Did former President Donald Trump pass a bill in 2017 that increased tax rates for taxpayers making $75,000 or less starting in 2021 and ending in 2027? No, that's not true: Although an analysis of the 2017 Tax Cuts And Jobs Act (TCJA) suggested that the tax rate would increase for low-income earners in 2021, that analysis is misleading.
The claim appeared in a Facebook post (archived here) published on December 17, 2021. The post included a screenshot of a tweet that reads:
Wait, so Trump passed a bill in 2017 where ppl who make under $75,000 will have their taxes raised in 2021 and every 2 years after that until 2027.... while the rich get richer.... and y'all crying about Biden raising taxes for ppl who make over 400k? What am I missing..
This is what the post looked like on Facebook on February 22, 2022:
(Source: Facebook screenshot taken on Tue Feb 22 20:49 2022 UTC)
According to the Twitter thread from the user who published the tweet, the claim was made based on an opinion article published by The New York Times and written by Joseph Stiglitz, a Nobel laureate in economics. The article cited information (shown in a screenshot from the Tax Foundation here) from the Joint Committee on Taxation (JCT) to support its assertion of the tax increase. Stiglitz said:
People with incomes between $10,000 and $30,000 -- nearly one-quarter of Americans -- are among those scheduled to pay a higher average tax rate in 2021 than in years before the tax 'cut' was passed.

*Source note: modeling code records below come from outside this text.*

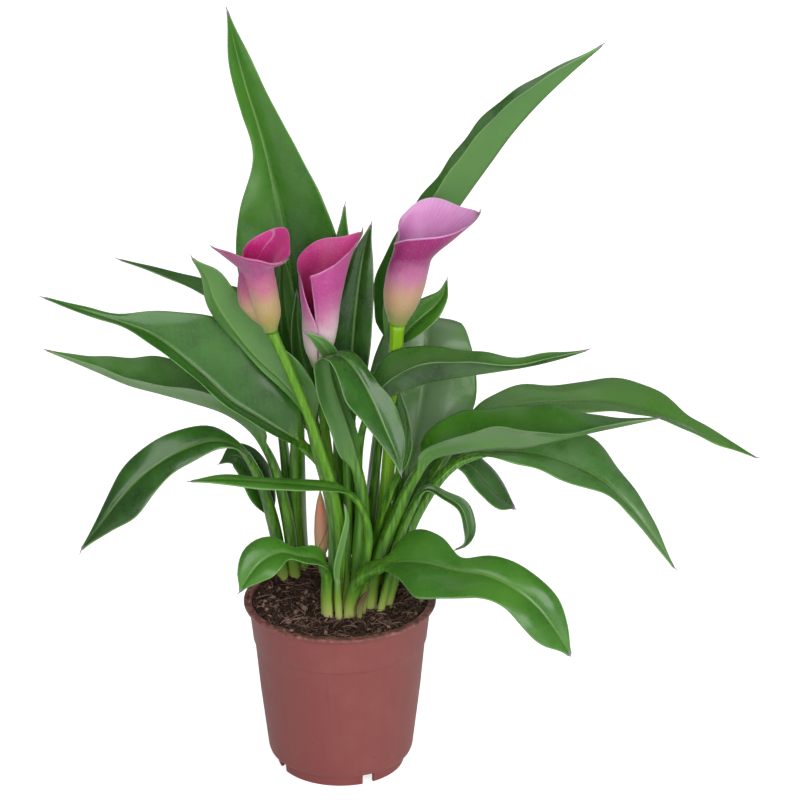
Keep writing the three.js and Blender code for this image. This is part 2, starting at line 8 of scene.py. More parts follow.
import bmesh
import bpy
import numpy as np
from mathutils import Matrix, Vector


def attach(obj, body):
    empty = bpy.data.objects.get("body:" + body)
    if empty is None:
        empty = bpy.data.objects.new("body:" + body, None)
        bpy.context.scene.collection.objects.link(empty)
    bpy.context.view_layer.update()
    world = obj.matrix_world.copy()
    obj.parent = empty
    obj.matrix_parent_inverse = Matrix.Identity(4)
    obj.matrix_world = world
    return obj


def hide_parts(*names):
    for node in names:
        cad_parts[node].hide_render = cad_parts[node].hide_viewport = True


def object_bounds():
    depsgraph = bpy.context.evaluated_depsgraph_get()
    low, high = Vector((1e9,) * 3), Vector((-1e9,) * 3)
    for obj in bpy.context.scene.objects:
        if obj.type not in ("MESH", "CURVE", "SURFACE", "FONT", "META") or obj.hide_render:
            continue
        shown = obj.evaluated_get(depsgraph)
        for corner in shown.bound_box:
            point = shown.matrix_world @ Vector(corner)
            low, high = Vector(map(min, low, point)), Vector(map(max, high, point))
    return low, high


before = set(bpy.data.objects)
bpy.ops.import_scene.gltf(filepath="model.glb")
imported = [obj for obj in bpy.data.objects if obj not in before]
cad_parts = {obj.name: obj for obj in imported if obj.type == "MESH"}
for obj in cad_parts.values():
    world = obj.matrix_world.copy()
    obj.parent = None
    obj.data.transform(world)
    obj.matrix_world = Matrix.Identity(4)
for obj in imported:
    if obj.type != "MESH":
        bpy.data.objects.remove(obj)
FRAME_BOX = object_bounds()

bl_info = {
    "name": "Potted calla lily",
    "version": (1, 0, 0),
    "blender": (4, 5, 0),
    "location": "3D View > Sidebar > Calla",
    "description": "Pot, peat, leaves, flowers and bud of a potted calla lily",
    "category": "Object",
}

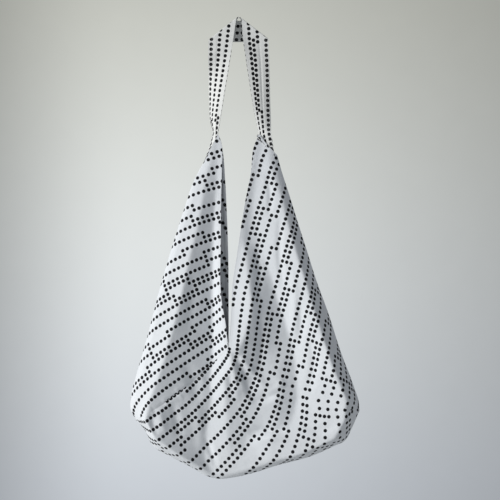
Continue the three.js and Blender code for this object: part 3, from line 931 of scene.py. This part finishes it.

However, other independent, nonpartisan tax experts did not share this perspective. Both the Tax Foundation and the Urban-Brookings Tax Policy Center reported that the TCJA allowed for tax cuts for most individuals between 2018 and 2025. In an article published on November 18, 2020, by Garrett Watson, a senior policy analyst at the Tax Foundation, Watson explained that a change to the Affordable Care Act's individual mandate played a role in the figures presented by the JCT:
The TCJA reduced the Affordable Care Act's (ACA) individual mandate to $0, thus reducing the incentive to purchase qualified insurance and receive related premium tax credits, particularly for lower-income individuals. The reduction in premium tax credits appears as a tax increase for low-income individuals in the JCT distribution tables.
While it is important to consider the impact of the TCJA on premium tax credits and health insurance take-up, it is misleading to call this effect a 'stealth tax increase.' The decline in premium tax credits has nothing to do with a change in tax rates or the generosity of the credits as established under the ACA, but rather due to voluntary decisions individuals make about whether to purchase qualified health insurance.
In an email to Lead Stories on February 22, 2022, Kyle Pomerleau, a senior fellow at the American Enterprise Institute who studies federal tax policy, reaffirmed that the TCJA actually cuts taxes for most individuals from 2018 to 2025. He explained that there are tax increases for businesses between 2020 and 2025:
For example, this year, the tax treatment of research and development costs and interest expense will change, raising taxes on businesses. In 2023, the tax treatment of capital investments will worsen, further raising taxes.
However, Pomerleau noted that implementation of the TCJA still resulted in tax cuts for businesses in aggregate:
To be clear, these 'tax increases' somewhat offset the tax cuts for businesses-on net businesses still receive a tax cut. And since businesses are primarily owned by high-income households, these tax increases will offset the tax cuts these households are receiving.